Bill Alley    £16.95 hardback,   ISBN 1 901746 06 2

Originally suppressed by the Test and County Cricket Board in 1985, Standing the Test of Time is the controversial autobiography of respected Test umpire and former Somerset cricket legend Bill Alley, revised and updated to include recent developments in the world game.
Born into poverty in the small town of Brooklyn, New South Wales, in 1919, Alley’s ability at cricket saw him rise rapidly through the ranks of local and grade cricket, creating records which still survive today. He made his debut for New South Wales when normal cricket resumed after the Second World War and was tipped by no less an authority than the great Don Bradman for future international honours.

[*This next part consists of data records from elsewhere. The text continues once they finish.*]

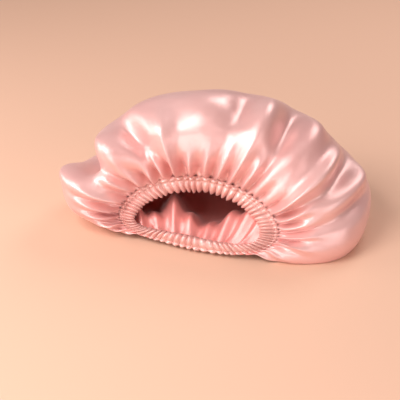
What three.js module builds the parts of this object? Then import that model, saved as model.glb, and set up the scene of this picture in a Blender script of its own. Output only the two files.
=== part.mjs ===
// A satin sleep bonnet, lying as it is put down on a shelf: a round pouch of thin satin whose edge
// is gathered onto an elastic band. It rests on its flattened under side with the mouth facing the
// front and a little upwards, and the cloth stands up in soft puffs behind and beside the band.
//
// Millimetres, +Z up, the mouth towards -Y, origin under the middle of the bounding box.
// Two pieces: the elastic band, a ribbed ring, and the crown, a hollow thin-walled pouch.

import * as THREE from "three";

// Driving sizes of the crown, the satin pouch.
const crownWidth = 320; // lobe to lobe
const crownDepth = 176; // lower lip to the back
const crownHeight = 137;
const clothThickness = 1.6;

// Driving sizes of the mouth and its band.
const mouthWidth = 138; // inside the band's free edge, side to side
const mouthDepth = 44; // how far the upper lip's edge lies behind the lower lip's
const mouthRise = 38; // how far the upper lip's edge lies above the lower lip's
const lipHeight = 14; // the lower lip's edge above the ground
const bandWidth = 17; // free edge to seam
const bandThickness = 4;
const seamGap = 0.6; // clearance between the band and the crown

// Driving sizes of the gathers.
const gatherCount = 30;
const ribsPerGather = 2;
const ribHeight = 1.1; // the band's ribs, from their middle to their top
const gatherHeight = 4.2; // the crown's gathers, from their middle to their top
const gatherReach = 62; // how far the longest gather runs up the cloth
const settleDepth = 2; // how softly the under side turns into its flat rest

// How finely the solids are faceted.
const columnsPerGather = 4;
const crownRows = 20;
const probe = 1e-3; // step of the finite differences that give the surface normals

const turn = 2 * Math.PI;
const degrees = Math.PI / 180;
const columns = gatherCount * columnsPerGather;

// Rings of the bonnet. A ring has a half width, and points at its sides, top and bottom. shift moves
// its middle to the right, skew sets its right side back and its left side forward, swing does the
// same to its lower half only, and sag widens that half and narrows the upper one by that share.
const ringParts = [
  "half",
  "shift",
  "skew",
  "swing",
  "sag",
  "sideY",
  "sideZ",
  "topY",
  "topZ",
  "lowY",
  "lowZ",
];

// The band's free edge. The sides of the mouth hang between its two lips.
const edgeRing = {
  half: mouthWidth / 2,
  shift: 0,
  skew: 0,
  swing: mouthDepth * -0.2,
  sag: 0,
  sideY: mouthDepth * 0.36,
  sideZ: lipHeight + mouthRise * 0.26,
  topY: mouthDepth,
  topZ: lipHeight + mouthRise,
  lowY: bandWidth * 0.45,
  lowZ: lipHeight,
};

// From the free edge, the band runs outwards at the sides, upwards and slightly forwards at the top,
// and forwards and down over the lower lip. Shares of the band's width.
const seamRing = {
  half: edgeRing.half + bandWidth * 0.95,
  shift: 0,
  skew: 0,
  swing: edgeRing.swing,
  sag: 0,
  sideY: edgeRing.sideY + bandWidth * 0.16,
  sideZ: edgeRing.sideZ + bandWidth * 0.05,
  topY: edgeRing.topY - bandWidth * 0.26,
  topZ: edgeRing.topZ + bandWidth * 0.96,
  lowY: edgeRing.lowY - bandWidth * 0.35,
  lowZ: edgeRing.lowZ - bandWidth * 0.57,
};

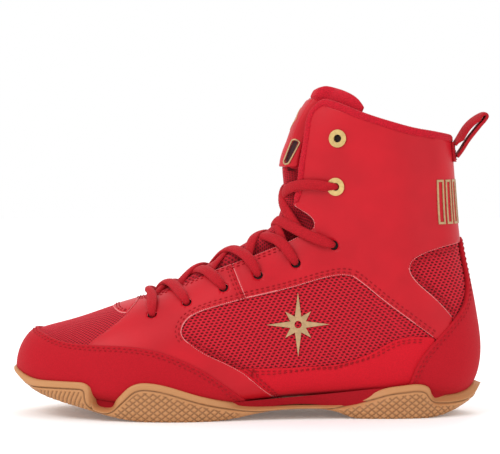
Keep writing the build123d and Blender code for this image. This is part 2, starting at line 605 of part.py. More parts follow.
# The two webbing ends, sewn flat to the back of the shaft
with BuildPart() as tab_root:
    with BuildSketch(Plane.XZ.offset(-TAB_WIDTH / 2)):
        with BuildLine():
            Polyline((160, 152.8), (168.4, 153.0), (168.9, 161.4), (168.4, 165.4), (160, 165.4),
                     close=True)
        make_face()
    extrude(amount=TAB_WIDTH)
    add(form(LEATHER_OUT + 0.05), mode=Mode.SUBTRACT)
save("tab_root", tab_root.part)


# --------------------------------------------------------------------- gold motifs
def star_points(x, z, long_ray, short_ray, waist):
    """Eight-rayed star, with long rays up, down and to the sides."""
    points = []
    for index in range(16):
        ray = waist if index % 2 else (short_ray if index % 4 else long_ray)
        angle = radians(90 + 22.5 * index)
        points.append((x + ray * cos(angle), z + ray * sin(angle)))
    return points


with BuildPart() as star_block:
    with BuildSketch(Plane.XZ.offset(-SIDE)):
        with BuildLine():
            Polyline(*star_points(*STAR_AT, STAR_LONG, STAR_SHORT, STAR_WAIST), close=True)
        make_face()
        with Locations(STAR_AT):
            Circle(STAR_HOLE, mode=Mode.SUBTRACT)
    extrude(amount=2 * SIDE)
save_pair("side_star", shell(MESH_OUT + 0.1, MESH_OUT + 0.6), star_block.part)

with BuildPart() as heel_bars:
    with BuildSketch(Plane.XZ.offset(-SIDE)):
        for index in range(BAR_COUNT):
            with Locations((BAR_FIRST_X + index * BAR_PITCH, BAR_Z)):
                Rectangle(BAR_WIDTH, BAR_HEIGHT)
                Rectangle(BAR_WIDTH - 2 * BAR_RIM, BAR_HEIGHT - 2 * BAR_RIM, mode=Mode.SUBTRACT)
    extrude(amount=2 * SIDE)
save("heel_bars", cut(shell(LEATHER_OUT + 0.1, LEATHER_OUT + 0.5), heel_bars.part))
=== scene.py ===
"""A left boxing boot: the looks of every piece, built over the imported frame.

The upper is one form (a fan of sections) with layers a few millimetres thick on it.
Each layer piece is a patch of that form: an outline in side view, a height above the
form, and a displacement for seams, weave and rolled edges. Lengths are millimetres
until the mesh is made, where MM turns them into metres.
"""
from functools import partial
from math import cos, pi, radians, sin

import bpy
import numpy as np
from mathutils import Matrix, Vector
from mathutils.bvhtree import BVHTree
from mathutils.geometry import delaunay_2d_cdt


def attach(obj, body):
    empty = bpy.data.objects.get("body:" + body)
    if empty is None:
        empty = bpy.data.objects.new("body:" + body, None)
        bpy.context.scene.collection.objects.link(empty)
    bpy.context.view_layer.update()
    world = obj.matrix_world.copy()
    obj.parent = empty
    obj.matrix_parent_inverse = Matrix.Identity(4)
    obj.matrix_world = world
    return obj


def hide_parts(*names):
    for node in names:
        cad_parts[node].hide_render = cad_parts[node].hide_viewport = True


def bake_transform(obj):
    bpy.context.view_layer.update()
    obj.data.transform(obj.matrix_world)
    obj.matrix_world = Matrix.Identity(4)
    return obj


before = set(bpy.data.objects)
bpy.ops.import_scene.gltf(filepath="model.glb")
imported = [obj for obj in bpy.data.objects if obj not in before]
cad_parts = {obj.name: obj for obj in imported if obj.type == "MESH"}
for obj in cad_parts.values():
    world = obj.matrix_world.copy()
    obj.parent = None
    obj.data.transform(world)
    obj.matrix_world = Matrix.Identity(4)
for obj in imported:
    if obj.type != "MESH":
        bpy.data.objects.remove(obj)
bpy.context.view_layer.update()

MM = 0.001
LATERAL, MEDIAL = -1, 1

# ---------------------------------------------------------------- the boot's form
# top x, top z, bottom x, bottom z, centre y, lateral half width, medial half width,
# depth of the widest level as a share of the section, squareness below it
STATIONS = np.array([
    (-101.6, 32.0, -101.6, 26.0, 6.0, 4.0, 4.0, 0.50, 0.60),
    (-100.4, 37.5, -100.2, 24.5, 6.0, 12.0, 12.0, 0.60, 0.65),
    (-97.6, 43.8, -97.4, 22.5, 5.6, 18.5, 18.5, 0.64, 0.72),
    (-93.5, 49.0, -93.0, 20.5, 5.0, 24.0, 24.0, 0.66, 0.78),
    (-87.5, 52.6, -86.0, 18.0, 4.4, 29.0, 29.0, 0.68, 0.82),
    (-77.5, 55.6, -76.0, 15.0, 3.5, 34.0, 34.0, 0.71, 0.84),
    (-62.0, 60.0, -60.0, 11.6, 2.5, 39.5, 39.5, 0.75, 0.85),
    (-44.0, 66.2, -42.0, 8.6, 1.6, 44.5, 43.5, 0.78, 0.85),
    (-25.7, 71.8, -20.0, 6.8, 1.0, 47.5, 43.5, 0.81, 0.85),
    (-5.0, 79.2, 6.0, 6.4, 0.6, 47.0, 40.0, 0.82, 0.84),
    (16.0, 91.4, 32.0, 7.6, 0.2, 43.5, 34.5, 0.82, 0.82),
    (37.0, 103.8, 60.0, 9.6, 0.0, 39.0, 30.0, 0.81, 0.80),
    (49.5, 110.4, 90.0, 10.0, 0.0, 35.0, 30.0, 0.79, 0.76),
    (56.5, 117.0, 122.0, 9.2, 0.0, 33.0, 31.0, 0.76, 0.72),
    (59.6, 124.0, 152.0, 9.2, 0.0, 32.5, 32.0, 0.72, 0.68),
    (61.0, 131.0, 173.0, 14.0, 0.0, 32.0, 32.0, 0.68, 0.62),
    (61.3, 138.0, 181.5, 33.0, 0.0, 32.0, 32.0, 0.64, 0.58),
    (60.8, 145.0, 180.2, 57.0, 0.0, 32.0, 32.0, 0.60, 0.56),
    (60.5, 152.0, 175.8, 81.0, 0.0, 32.5, 32.5, 0.58, 0.56),
    (61.6, 160.0, 171.2, 103.0, 0.0, 33.0, 33.0, 0.56, 0.56),
    (64.6, 170.0, 168.8, 124.0, 0.0, 34.0, 34.0, 0.54, 0.56),
    (69.4, 181.5, 167.4, 143.0, 0.0, 35.0, 35.0, 0.53, 0.56),
    (75.6, 191.5, 166.0, 160.0, 0.0, 35.5, 35.5, 0.52, 0.56),
    (81.0, 200.0, 164.6, 172.0, 0.0, 36.0, 36.0, 0.52, 0.56),
    (86.0, 209.0, 163.6, 184.0, 0.0, 36.5, 36.5, 0.52, 0.56),
])
TOP_HANDLE, SIDE_HANDLE = 0.58, 0.55

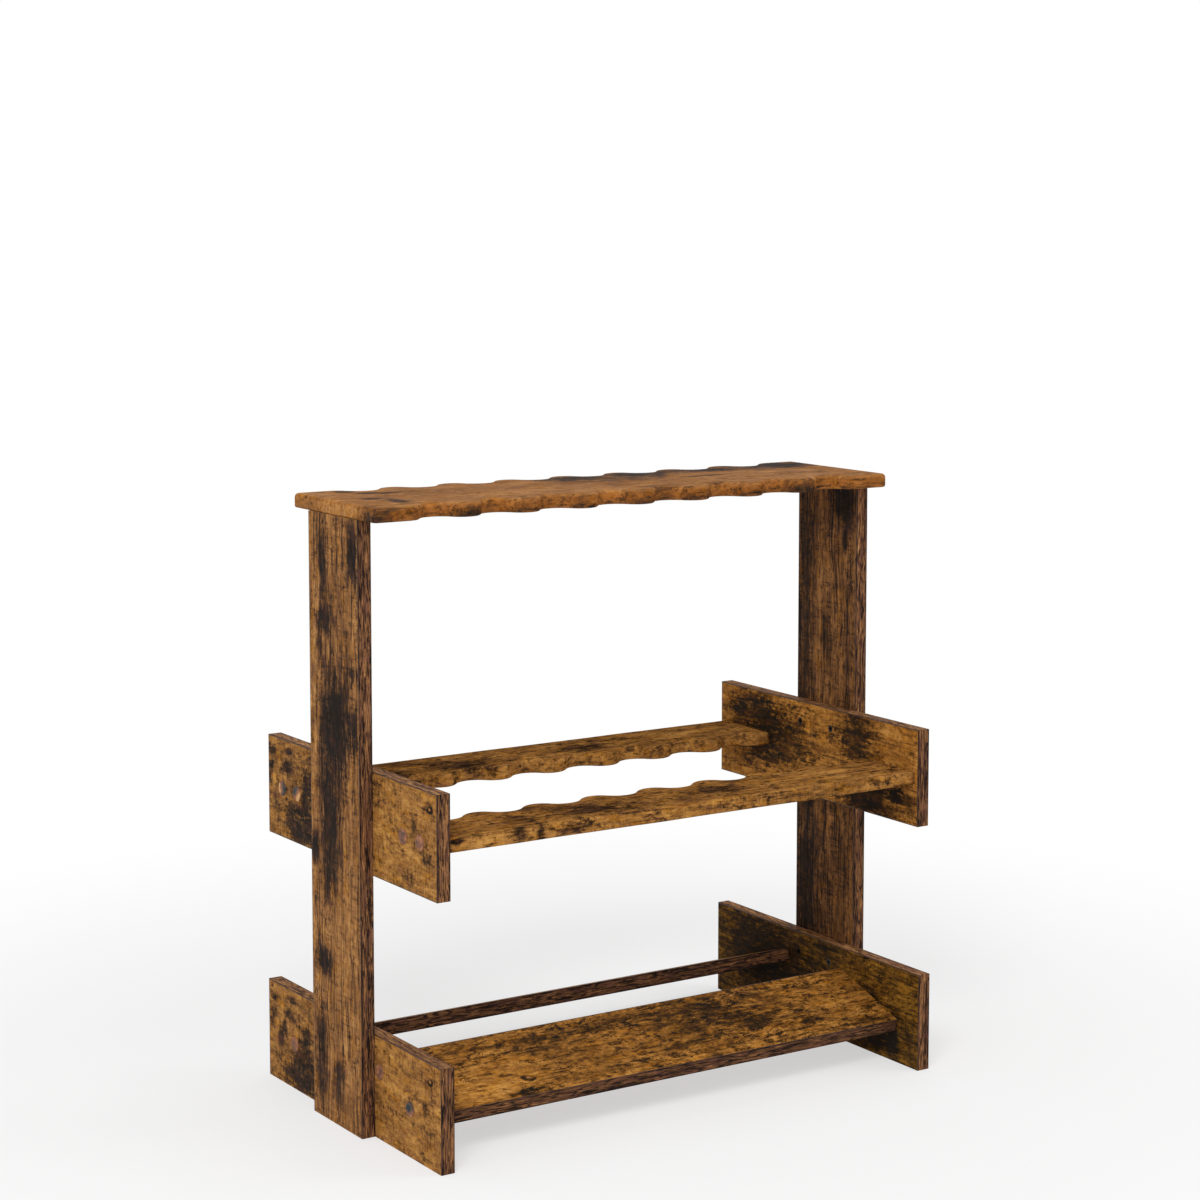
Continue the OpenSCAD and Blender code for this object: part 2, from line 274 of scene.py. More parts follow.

However, with his name linked as a possible for Bradman’s 1948 ‘Invincibles’ tour to England, he suffered a series a personal tragedies, including the death of his first wife in childbirth, which made him decide to take one of the many offers he had been made from the Lancashire leagues in England, becoming an outcast in his own country in the process. After nine years of spectacular success with Colne and Blackpool, Alley was offered a contract by Somerset at the age of 38, beginning a 12-season county career of legendary achievement. In 1961 he became the last player to score more than 3,000 runs in an English season; the following year he narrowly missed out on the 2,000 run/100 wicket double, and, with the advent of the Gillette Cup, won a man of the match award on no fewer than three occasions. After his unceremonious sacking by Somerset he began a new career as a first class umpire, eventually graduating to the international panel where he officiated in ten Tests over eight years, some of which were shrouded in controversy. In his 80th year and still living in Taunton in his adopted county of Somerset, Standing the Test of Time is Bill Alley’s own candid account of his remarkable career in cricket.